Search the records below for the word "this" and show every line where it occurs.

PROVIDED RECORDS:
----

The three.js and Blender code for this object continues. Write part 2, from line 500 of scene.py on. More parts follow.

----

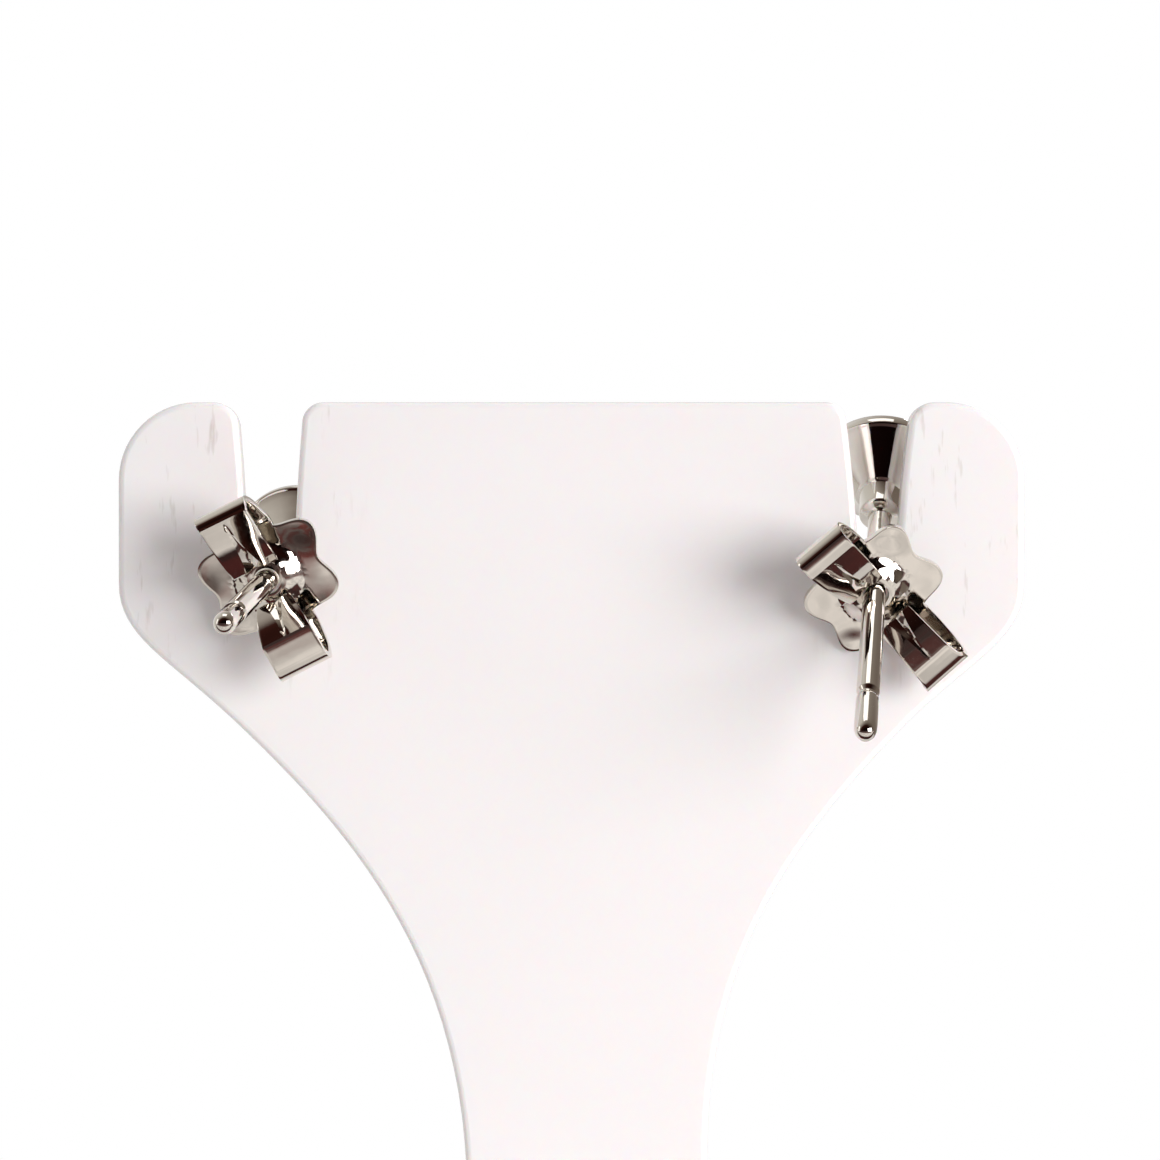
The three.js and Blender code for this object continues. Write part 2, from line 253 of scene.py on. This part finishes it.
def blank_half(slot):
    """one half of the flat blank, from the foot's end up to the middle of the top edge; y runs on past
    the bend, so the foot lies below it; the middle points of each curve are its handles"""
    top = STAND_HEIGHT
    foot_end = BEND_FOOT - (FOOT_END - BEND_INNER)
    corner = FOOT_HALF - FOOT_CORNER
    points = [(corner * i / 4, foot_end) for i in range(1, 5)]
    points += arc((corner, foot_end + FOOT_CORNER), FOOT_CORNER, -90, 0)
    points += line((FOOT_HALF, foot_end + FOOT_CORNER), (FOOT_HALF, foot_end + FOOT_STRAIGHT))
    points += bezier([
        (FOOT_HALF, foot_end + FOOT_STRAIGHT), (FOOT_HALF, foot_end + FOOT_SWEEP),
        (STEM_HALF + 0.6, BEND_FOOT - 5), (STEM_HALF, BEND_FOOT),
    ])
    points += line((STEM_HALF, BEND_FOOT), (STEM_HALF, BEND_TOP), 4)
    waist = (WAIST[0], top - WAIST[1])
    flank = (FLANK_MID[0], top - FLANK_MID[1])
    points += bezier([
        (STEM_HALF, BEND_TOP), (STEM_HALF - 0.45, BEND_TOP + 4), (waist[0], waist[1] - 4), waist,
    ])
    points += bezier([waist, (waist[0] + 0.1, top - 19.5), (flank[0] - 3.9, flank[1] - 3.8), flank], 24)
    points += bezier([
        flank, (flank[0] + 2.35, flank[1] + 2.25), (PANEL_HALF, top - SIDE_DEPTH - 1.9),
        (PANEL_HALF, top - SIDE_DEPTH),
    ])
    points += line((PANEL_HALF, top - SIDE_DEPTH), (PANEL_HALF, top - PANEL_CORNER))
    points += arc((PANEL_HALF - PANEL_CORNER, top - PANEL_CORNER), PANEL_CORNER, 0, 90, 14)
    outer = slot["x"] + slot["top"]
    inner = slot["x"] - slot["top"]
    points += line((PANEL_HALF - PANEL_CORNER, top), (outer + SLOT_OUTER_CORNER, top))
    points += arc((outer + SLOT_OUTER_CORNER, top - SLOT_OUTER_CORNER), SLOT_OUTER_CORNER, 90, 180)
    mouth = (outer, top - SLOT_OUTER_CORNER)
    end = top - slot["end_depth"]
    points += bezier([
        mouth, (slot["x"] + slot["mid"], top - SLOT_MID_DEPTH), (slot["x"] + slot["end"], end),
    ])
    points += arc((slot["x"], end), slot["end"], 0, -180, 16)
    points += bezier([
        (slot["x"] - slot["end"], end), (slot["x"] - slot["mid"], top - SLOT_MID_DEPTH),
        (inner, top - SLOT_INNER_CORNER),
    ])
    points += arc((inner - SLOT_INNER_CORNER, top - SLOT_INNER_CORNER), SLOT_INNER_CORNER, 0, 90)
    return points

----

EXERCISE RESULT:
The three.js and Blender code for this object continues. Write part 2, from line 500 of scene.py on. More parts follow.
The three.js and Blender code for this object continues. Write part 2, from line 253 of scene.py on. This part finishes it.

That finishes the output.